6 responses to “Canada after Kyoto

  1. Stressed Chef

    Without arguing that present Canadian or Albertan policies are adequate, there is clearly a way to reconcile the 2020 and 2050 targets with an apparently incompatible trajectory of actual emissions: international emissions trading. Canada could bridge the gap between actual emissions and target commitments through purchase (by the government, or by private parties subject to a cap-and-trade scheme or similar) of credible international allowances or offsets. While there are problematic or fraudulent units, there are plenty of sound ones too. Trading is an essential component of an effective international climate strategy, since richer countries have a greater moral obligation and financial ability to cut emissions, but physically/economically cannot cut sufficiently within their own borders to solve the climate problem given the scale and growth of emissions in less wealthy countries. Ultimately all significant emitters must take on obligations to seriously restrain emissions, but in the meantime one plausible option is for wealthier countries to take on targets they can’t meet domestically, poorer countries to take on targets that restrain emissions a bit but can easily be surpassed with sufficient funding, and allow the former to pay for a big chunk of reductions in the latter.

    Of course one problem with this approach is that it relies on wealthier countries being willing to pay for reductions elsewhere. Canada had that option with the KP – despite falling vastly short of its first commitment period targets, it could still have been compliant with a multi-billion dollar purchase of CERs, ERUs etc. But it chose not to. While arguments can be made about the futility of complying with KP1 (I don’t agree, but they can’t simply be ignored), that doesn’t bode well for other commitments.

    • As far as I know, both governments have rejected that approach. Alberta, in particular, has been adamant that any carbon tax monies must stay within its borders. (Alberta does have a technology fund fed by a carbon levy on industrial emitters that fail to meet intensity reduction targets; alternatively, local emission credits can be purchased).
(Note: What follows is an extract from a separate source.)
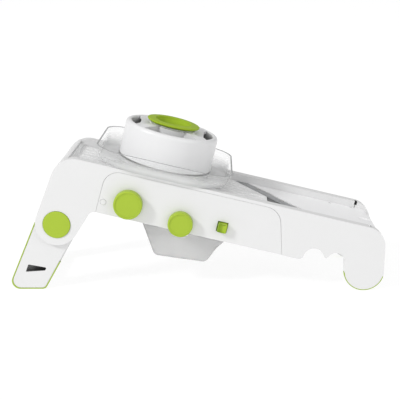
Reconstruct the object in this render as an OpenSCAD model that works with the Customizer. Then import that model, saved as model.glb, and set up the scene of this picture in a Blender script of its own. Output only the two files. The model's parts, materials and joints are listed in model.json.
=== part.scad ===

      Federally, the purchase of “hot air” credits under Kyoto was a major problem for the Harper government, as you note. The one exception would have been a cap-and-trade agreement between Canada and the U.S. But even here, the history is somewhat tangled. Harper’s original plan called for a “made-in-Canada” plan, including a cap-and-trade system. Then, after the election of Obama, a joint U.S.-Canada system was contemplated. But somehow, after the U.S. plan that ran into political problems, the original cap-and-trade plan was also abandoned.

      I do agree international emissions trading could play (or maybe that should be could have played) a role to maximize early reductions. But ultimately real, actual cuts have to happen. In the long run (i.e. next few decades to 2050), the largest percentage cuts will have to happen in the developed world, if for no other reason that even if comparable economic intensity cuts can be achieved, the developing economies will necessarily have higher growth rates.

      I suppose we are in “violent agreement”. I do think it is necessary to look at these issues in terms of infrastructure investment. Every time a new oil sands development, pipeline or coal-fired plant is built, that’s a multi-decade commitment to additional GHGs that will be very expensive to mitigate later. Sure, some of it could be offset with trading for a while, but such decisions simply do not represent a sustainable path.

      Jaccard’s British Columbia example is very instructive. There is an escalating price on carbon and a commitment for government to be carbon neutral. But the BC government also cancelled proposed coal-fired plant projects. That was arguably the real game changer. Ontario has made a similar commitment. Alberta? Not so much.